INSTRUCTIONS TO FOLLOW: Go through the listing below and list every line with "body".

AVAILABLE RECORDS:
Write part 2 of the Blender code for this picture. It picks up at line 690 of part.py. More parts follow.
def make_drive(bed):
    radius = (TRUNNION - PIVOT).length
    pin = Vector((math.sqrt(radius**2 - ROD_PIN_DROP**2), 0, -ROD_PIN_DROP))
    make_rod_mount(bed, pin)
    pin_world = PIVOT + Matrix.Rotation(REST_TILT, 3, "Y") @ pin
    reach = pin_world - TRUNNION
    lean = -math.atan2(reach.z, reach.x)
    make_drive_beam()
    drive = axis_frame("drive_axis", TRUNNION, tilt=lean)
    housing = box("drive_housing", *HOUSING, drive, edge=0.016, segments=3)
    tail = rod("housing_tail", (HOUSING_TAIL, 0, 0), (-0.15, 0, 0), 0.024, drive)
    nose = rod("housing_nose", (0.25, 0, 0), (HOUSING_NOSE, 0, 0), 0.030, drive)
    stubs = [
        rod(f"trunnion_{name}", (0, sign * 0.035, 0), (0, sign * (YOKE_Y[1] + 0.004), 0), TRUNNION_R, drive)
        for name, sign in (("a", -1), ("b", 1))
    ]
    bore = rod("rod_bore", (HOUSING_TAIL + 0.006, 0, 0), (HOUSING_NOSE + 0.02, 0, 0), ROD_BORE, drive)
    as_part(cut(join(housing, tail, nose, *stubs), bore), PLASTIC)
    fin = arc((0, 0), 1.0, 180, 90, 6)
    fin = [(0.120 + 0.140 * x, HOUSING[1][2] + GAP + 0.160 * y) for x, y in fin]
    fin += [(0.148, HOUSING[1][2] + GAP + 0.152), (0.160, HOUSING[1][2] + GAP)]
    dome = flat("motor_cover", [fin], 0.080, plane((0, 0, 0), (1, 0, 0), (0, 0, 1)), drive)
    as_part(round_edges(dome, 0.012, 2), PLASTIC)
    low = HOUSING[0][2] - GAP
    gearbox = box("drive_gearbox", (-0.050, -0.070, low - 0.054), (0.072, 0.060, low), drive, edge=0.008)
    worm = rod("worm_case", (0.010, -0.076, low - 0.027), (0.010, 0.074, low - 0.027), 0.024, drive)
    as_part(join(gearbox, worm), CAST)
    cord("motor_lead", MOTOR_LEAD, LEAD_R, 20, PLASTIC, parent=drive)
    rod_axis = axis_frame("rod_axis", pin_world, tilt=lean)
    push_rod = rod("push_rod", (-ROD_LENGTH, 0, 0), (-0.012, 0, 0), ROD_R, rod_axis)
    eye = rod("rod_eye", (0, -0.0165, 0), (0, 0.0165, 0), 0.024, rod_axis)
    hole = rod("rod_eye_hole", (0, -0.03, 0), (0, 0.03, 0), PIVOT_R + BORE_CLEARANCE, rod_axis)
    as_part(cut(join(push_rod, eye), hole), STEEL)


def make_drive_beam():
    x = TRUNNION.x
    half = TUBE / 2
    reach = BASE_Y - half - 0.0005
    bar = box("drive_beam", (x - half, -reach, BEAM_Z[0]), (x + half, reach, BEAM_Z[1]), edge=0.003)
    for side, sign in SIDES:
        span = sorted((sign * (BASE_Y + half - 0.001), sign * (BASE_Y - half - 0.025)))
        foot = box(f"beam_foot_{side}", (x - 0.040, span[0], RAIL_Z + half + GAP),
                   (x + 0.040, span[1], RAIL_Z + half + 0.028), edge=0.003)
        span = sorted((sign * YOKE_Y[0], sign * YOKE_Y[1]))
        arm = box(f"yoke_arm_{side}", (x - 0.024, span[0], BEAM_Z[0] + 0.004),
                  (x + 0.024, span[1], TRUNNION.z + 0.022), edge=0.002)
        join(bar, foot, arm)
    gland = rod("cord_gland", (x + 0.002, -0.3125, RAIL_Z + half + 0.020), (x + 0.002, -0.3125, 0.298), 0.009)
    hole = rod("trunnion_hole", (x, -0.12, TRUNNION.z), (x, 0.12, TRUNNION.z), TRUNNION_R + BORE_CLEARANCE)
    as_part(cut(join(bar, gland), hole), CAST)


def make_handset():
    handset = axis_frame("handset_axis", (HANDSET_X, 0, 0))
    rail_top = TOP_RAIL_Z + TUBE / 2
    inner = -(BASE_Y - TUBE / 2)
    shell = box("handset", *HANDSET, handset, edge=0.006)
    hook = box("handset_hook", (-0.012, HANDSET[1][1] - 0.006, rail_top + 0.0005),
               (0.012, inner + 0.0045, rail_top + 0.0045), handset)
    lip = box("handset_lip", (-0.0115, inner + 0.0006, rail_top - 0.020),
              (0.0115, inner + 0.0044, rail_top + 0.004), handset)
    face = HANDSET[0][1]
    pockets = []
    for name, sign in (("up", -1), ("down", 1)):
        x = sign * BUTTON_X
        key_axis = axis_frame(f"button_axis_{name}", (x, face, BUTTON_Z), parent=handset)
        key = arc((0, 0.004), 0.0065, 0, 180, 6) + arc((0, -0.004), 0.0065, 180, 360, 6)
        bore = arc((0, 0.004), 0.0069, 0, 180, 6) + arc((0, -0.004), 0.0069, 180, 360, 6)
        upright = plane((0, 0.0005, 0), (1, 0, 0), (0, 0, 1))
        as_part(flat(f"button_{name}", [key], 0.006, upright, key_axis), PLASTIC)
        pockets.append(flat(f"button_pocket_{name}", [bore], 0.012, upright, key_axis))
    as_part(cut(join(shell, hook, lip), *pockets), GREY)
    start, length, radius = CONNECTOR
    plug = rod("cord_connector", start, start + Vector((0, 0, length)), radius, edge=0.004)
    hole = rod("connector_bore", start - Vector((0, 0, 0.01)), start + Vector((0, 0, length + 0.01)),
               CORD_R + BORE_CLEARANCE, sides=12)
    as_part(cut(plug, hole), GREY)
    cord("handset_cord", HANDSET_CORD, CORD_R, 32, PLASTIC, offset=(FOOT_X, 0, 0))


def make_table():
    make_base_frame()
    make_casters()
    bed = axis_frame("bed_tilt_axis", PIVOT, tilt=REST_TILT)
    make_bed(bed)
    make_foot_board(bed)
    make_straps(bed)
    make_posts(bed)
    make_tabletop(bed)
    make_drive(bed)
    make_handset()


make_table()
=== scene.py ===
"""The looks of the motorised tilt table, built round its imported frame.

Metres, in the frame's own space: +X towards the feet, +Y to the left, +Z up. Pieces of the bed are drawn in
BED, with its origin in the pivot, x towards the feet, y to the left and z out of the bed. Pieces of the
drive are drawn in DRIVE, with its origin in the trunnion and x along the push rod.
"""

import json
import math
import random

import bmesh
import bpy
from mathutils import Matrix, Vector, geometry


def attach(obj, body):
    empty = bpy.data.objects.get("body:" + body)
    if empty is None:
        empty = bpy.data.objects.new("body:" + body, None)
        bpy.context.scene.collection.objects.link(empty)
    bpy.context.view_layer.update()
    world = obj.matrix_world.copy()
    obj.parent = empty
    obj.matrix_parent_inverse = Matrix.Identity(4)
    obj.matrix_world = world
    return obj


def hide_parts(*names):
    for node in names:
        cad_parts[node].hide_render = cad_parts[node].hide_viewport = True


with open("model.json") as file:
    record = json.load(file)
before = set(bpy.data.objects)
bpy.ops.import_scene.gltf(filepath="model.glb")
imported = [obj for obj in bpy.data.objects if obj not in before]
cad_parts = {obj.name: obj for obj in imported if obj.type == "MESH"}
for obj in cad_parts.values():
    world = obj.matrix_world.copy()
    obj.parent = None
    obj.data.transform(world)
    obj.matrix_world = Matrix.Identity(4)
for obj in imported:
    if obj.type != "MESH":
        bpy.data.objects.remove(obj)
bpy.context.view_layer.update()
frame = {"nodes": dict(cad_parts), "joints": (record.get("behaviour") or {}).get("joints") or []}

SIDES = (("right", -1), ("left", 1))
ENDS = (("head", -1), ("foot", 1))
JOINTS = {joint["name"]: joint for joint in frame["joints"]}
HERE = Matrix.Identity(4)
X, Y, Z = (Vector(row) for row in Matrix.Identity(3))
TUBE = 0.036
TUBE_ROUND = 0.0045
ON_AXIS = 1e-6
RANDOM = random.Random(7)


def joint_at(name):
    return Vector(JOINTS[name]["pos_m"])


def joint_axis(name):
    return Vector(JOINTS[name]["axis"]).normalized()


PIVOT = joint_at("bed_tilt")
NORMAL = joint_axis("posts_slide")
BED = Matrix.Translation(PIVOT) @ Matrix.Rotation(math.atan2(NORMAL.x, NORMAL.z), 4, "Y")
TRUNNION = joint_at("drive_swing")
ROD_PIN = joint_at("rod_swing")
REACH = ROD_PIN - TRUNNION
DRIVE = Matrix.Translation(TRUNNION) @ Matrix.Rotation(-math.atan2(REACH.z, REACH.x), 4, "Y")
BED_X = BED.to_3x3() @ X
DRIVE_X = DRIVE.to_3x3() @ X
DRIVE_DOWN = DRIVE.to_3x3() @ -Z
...
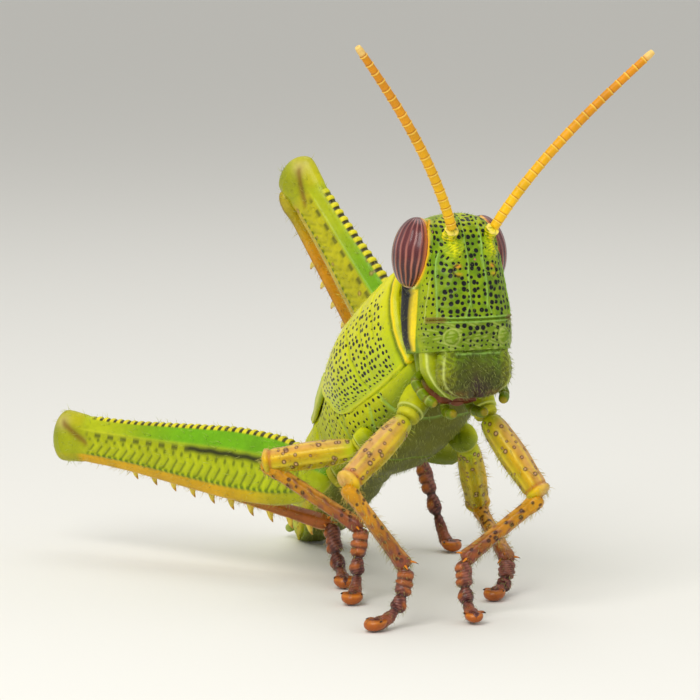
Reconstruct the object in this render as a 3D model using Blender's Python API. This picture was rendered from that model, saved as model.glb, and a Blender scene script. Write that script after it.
...
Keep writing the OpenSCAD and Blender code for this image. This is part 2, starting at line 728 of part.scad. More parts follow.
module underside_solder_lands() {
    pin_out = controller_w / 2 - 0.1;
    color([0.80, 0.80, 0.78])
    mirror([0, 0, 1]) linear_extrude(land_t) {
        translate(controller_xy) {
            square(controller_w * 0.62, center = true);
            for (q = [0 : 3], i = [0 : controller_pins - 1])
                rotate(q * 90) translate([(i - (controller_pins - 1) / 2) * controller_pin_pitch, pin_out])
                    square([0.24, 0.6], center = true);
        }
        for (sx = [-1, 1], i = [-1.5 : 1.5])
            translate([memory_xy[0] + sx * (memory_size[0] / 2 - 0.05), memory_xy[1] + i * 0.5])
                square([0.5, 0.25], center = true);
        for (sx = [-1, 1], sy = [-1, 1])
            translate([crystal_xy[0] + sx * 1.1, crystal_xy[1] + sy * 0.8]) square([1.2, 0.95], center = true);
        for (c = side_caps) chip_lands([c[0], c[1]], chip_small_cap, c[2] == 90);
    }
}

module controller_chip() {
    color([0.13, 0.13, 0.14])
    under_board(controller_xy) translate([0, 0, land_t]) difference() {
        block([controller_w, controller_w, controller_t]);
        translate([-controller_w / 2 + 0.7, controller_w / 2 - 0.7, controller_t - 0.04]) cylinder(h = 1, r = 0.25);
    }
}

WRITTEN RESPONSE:
def attach(obj, body):
    empty = bpy.data.objects.get("body:" + body)
        empty = bpy.data.objects.new("body:" + body, None)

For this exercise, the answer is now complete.